In the mixed up mind of me: Oxford 1987, at the youth hostel about 8-9 o clock at night, I was preparing--or wanted to prepare for class the following morning, but couldn't. JUst sitting on the floor matriculating clumsy paths people were making around me, indian style with book on my lap, I am desperately trying to pick up a thread to the Yiddish language (mama loshn) before me. A tripartite path to me was rather the core-culture obsolete, at arm's length--dissuading me Euro-ethos was as good than instead looking in its east (the Islamic wisdom bridge), & it--the Sferadic faylasuf/philosophy & Golden Age had to mean more in its renaissance as mysticism became tantric.

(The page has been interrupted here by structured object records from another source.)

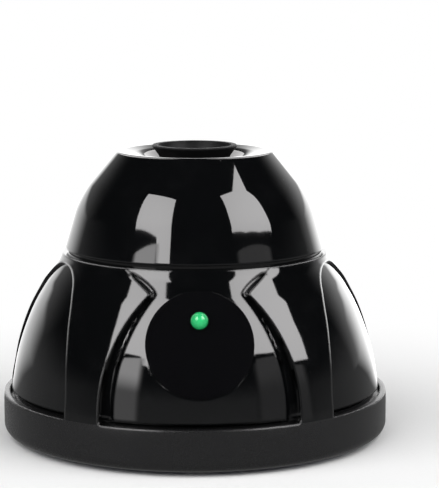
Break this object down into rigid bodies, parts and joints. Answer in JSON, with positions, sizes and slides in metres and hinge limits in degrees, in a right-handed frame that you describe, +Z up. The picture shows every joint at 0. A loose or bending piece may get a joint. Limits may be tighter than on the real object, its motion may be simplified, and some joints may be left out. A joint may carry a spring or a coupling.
{
  "type": "vortex mixer",
  "caption": "Bell-shaped mini vortex mixer: gloss housing with arched panels, round badge plate with lamp, sprung motor carriage, eccentric rubber cup and suction foot.",
  "frame": {"origin": "on the housing's axis, on the surface that the suction foot stands on", "axes": "+Z up along the housing's axis, front with the badge and lamp towards -Y, inlet towards +Y"},
  "size_m": [0.118, 0.118, 0.0888],
  "materials": {
    "housing_gloss": "high-gloss black ABS",
    "dome_gloss": "high-gloss black ABS",
    "base_grey": "fine-textured slate grey",
    "foot_rubber": "soft black rubber",
    "cup_rubber": "soft matte black rubber",
    "badge_black": "matte black plate",
    "lamp_green": "translucent green lens",
    "socket_black": "black socket",
    "nut_nickel": "nickel plated",
    "screw_nickel": "nickel plated",
    "shoulder_steel": "turned steel",
    "spring_steel": "spring wire",
    "plate_steel": "zinc plated sheet",
    "bushing_nylon": "natural nylon",
    "can_steel": "zinc plated steel",
    "cap_nylon": "white nylon",
    "magnet_ferrite": "ferrite",
    "brush_copper": "copper and carbon",
    "terminal_brass": "tinned brass",
    "shaft_steel": "ground steel",
    "core_steel": "stacked steel sheet",
    "winding_copper": "enamelled copper",
    "hub_brass": "turned brass",
    "black_screw": "black oxide",
    "weight_steel": "zinc plated steel",
    "bearing_chrome": "polished bearing steel",
    "carrier_black": "black acetal",
    "switch_black": "black phenolic",
    "plunger_red": "red plunger",
    "board_green": "green board",
    "component_dark": "moulded parts"
  },
  "bodies": {
    "housing": {"lower_housing": "housing_gloss", "upper_dome": "dome_gloss", "bottom_plate": "base_grey", "bottom_screws": "screw_nickel", "suction_foot": "foot_rubber", "badge_disc": "badge_black", "lamp": "lamp_green", "dc_jack": "socket_black", "dc_jack_nut": "nut_nickel", "dome_screws": "screw_nickel", "shoulder_screws": "shoulder_steel", "spring_washers": "shoulder_steel", "press_springs": "spring_steel", "switch_body": "switch_black", "switch_terminals": "terminal_brass", "switch_screws": "screw_nickel", "circuit_board": "board_green", "board_screws": "screw_nickel", "board_components": "component_dark"},
    "carriage": {"motor_plate": "plate_steel", "plate_bushings": "bushing_nylon", "motor_can": "can_steel", "motor_end_cap": "cap_nylon", "motor_magnets": "magnet_ferrite", "motor_brushes": "brush_copper", "motor_terminals": "terminal_brass", "motor_screws": "screw_nickel"},
    "rotor": {"motor_shaft": "shaft_steel", "armature_core": "core_steel", "armature_windings": "winding_copper", "commutator": "winding_copper", "eccentric_hub": "hub_brass", "hub_set_screw": "black_screw", "counterweight": "weight_steel", "counterweight_screw": "black_screw", "eccentric_pin": "shaft_steel", "bearing_inner_race": "bearing_chrome"},
    "cup": {"bearing_balls": "bearing_chrome", "bearing_outer_race": "bearing_chrome", "cup_carrier": "carrier_black", "rubber_cup": "cup_rubber"},
    "plunger": {"switch_plunger": "plunger_red"}
  },
  "joints": [
    {"name": "press_slide", "type": "slide", "parent": "housing", "child": "carriage", "axis": [0, 0, -1], "range_m": [0, 0.0015], "stiffness_N_per_m": 1500, "springref_m": -0.003, "deforming": ["press_springs"]},
    {"name": "motor_spin", "type": "hinge", "parent": "carriage", "child": "rotor", "pos_m": [0, 0, 0.06], "axis": [0, 0, 1], "continuous": true},
    {"name": "cup_turn", "type": "hinge", "parent": "rotor", "child": "cup", "pos_m": [0, 0.002, 0.073], "axis": [0, 0, 1], "continuous": true},
    {"name": "plunger_slide", "type": "slide", "parent": "housing", "child": "plunger", "axis": [0, 0, -1], "range_m": [0, 0.0015]}
  ],
  "couplings": [
    {"joint": "cup_turn", "follows": "motor_spin", "ratio": -1},
    {"joint": "plunger_slide", "follows": "press_slide", "ratio": 1}
  ]
}
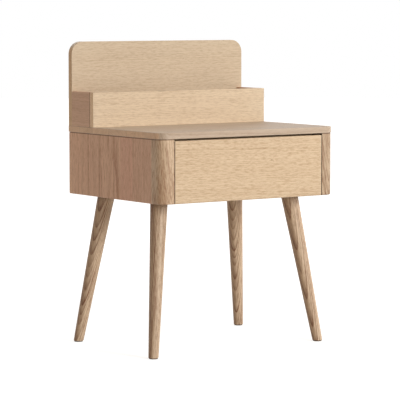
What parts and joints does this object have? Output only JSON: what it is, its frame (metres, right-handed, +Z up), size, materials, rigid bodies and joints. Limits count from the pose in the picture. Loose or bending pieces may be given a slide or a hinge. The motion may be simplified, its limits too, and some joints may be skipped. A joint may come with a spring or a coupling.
{
  "type": "nightstand with drawer",
  "caption": "Oak nightstand with an inset handleless drawer on telescopic slides, round splayed tapered legs, and an open tray in front of a tall round-cornered back board.",
  "frame": {"origin": "on the floor, under the middle of the top panel", "axes": "+Z up, -Y to the front where the drawer opens, +X to the right of someone facing the front"},
  "size_m": [0.5, 0.392, 0.7185],
  "materials": {
    "board_oak": "clear matt oil over straight-grained oak",
    "side_oak": "clear matt oil over upright oak staves",
    "post_oak": "clear matt oil over solid oak with an arched figure",
    "turned_oak": "clear matt oil over turned oak",
    "carcass_oak": "sanded and lightly oiled oak",
    "drawer_oak": "sanded and lightly oiled oak",
    "plywood": "sanded birch plywood",
    "beech": "fluted beech, unfinished",
    "slide_steel": "bright zinc-plated sheet",
    "plate_steel": "black powder coat",
    "fastener_steel": "zinc-plated",
    "felt": "dense wool felt"
  },
  "bodies": {
    "root": {"back_board": "board_oak", "base_panel": "carcass_oak", "batten_screws": "fastener_steel", "carcass_back": "carcass_oak", "carcass_dowels": "beech", "front_left_foot_pad": "felt", "front_left_leg": "turned_oak", "front_left_leg_plate": "plate_steel", "front_right_foot_pad": "felt", "front_right_leg": "turned_oak", "front_right_leg_plate": "plate_steel", "front_stretcher": "carcass_oak", "gallery_screws": "fastener_steel", "left_corner_post": "post_oak", "left_side_panel": "side_oak", "left_slide_batten": "carcass_oak", "left_slide_cabinet_member": "slide_steel", "left_top_cleat": "carcass_oak", "leg_bolts": "fastener_steel", "leg_plate_screws": "fastener_steel", "rear_left_foot_pad": "felt", "rear_left_leg": "turned_oak", "rear_left_leg_plate": "plate_steel", "rear_right_foot_pad": "felt", "rear_right_leg": "turned_oak", "rear_right_leg_plate": "plate_steel", "right_corner_post": "post_oak", "right_side_panel": "side_oak", "right_slide_batten": "carcass_oak", "right_slide_cabinet_member": "slide_steel", "right_top_cleat": "carcass_oak", "slide_cabinet_screws": "fastener_steel", "top_fixing_screws": "fastener_steel", "top_panel": "board_oak", "tray_dowels": "beech", "tray_front": "board_oak", "tray_left_side": "board_oak", "tray_right_side": "board_oak"},
    "drawer": {"drawer_front": "board_oak", "drawer_box_front": "drawer_oak", "drawer_left_side": "drawer_oak", "drawer_right_side": "drawer_oak", "drawer_back": "drawer_oak", "drawer_bottom": "plywood", "drawer_dowels": "beech", "drawer_front_screws": "fastener_steel", "slide_drawer_screws": "fastener_steel", "left_slide_drawer_member": "slide_steel", "right_slide_drawer_member": "slide_steel"},
    "left_slide_middle": {"left_slide_middle_member": "slide_steel"},
    "right_slide_middle": {"right_slide_middle_member": "slide_steel"}
  },
  "joints": [
    {"name": "drawer_slide", "type": "slide", "parent": "root", "child": "drawer", "axis": [0, -1, 0], "range_m": [0, 0.26]},
    {"name": "left_middle_slide", "type": "slide", "parent": "root", "child": "left_slide_middle", "axis": [0, -1, 0], "range_m": [0, 0.13]},
    {"name": "right_middle_slide", "type": "slide", "parent": "root", "child": "right_slide_middle", "axis": [0, -1, 0], "range_m": [0, 0.13]}
  ],
  "couplings": [
    {"joint": "left_middle_slide", "follows": "drawer_slide", "ratio": 0.5},
    {"joint": "right_middle_slide", "follows": "drawer_slide", "ratio": 0.5}
  ]
}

Secondly, my assumed root culture--and thirdly, the first two as wholly unrecognizable. Yiddishkeit/culture is construed/assumed and possibly not demeaned at my lapse in scholasticism--and still I wanted to add to it. Israel soon enough would have thoughts of my running a parallel path as if "culture culture swooping down like a vulture" *H.R. from Bad Brains, would be foundation enough to steady my gaze into Jewish whatever. So, yeahs need to be yeahs--I wanted to pick up the black fire off of the white fire, the print and page before me...but my mission was not possible. Like a sieve that I might unadulterate the leaden Oxford Jewish studies before me, what spilled onto the pages of my Yiddish dictionary was torpor, leaving confusion as an option toward something much worse and that being voidance, leaving very little to seek. The talons of the environs had the evident bubble of experience around me on trial.
Met up with a Jamaican dude --Norman, and he hooked me up with a dime bag, but I musta paid 15 pounds for it. That release was momentary, but at least I was wizened from the mottled discomfort inevitably to be bridged in the stain in the brain and my blood flow...ascending!!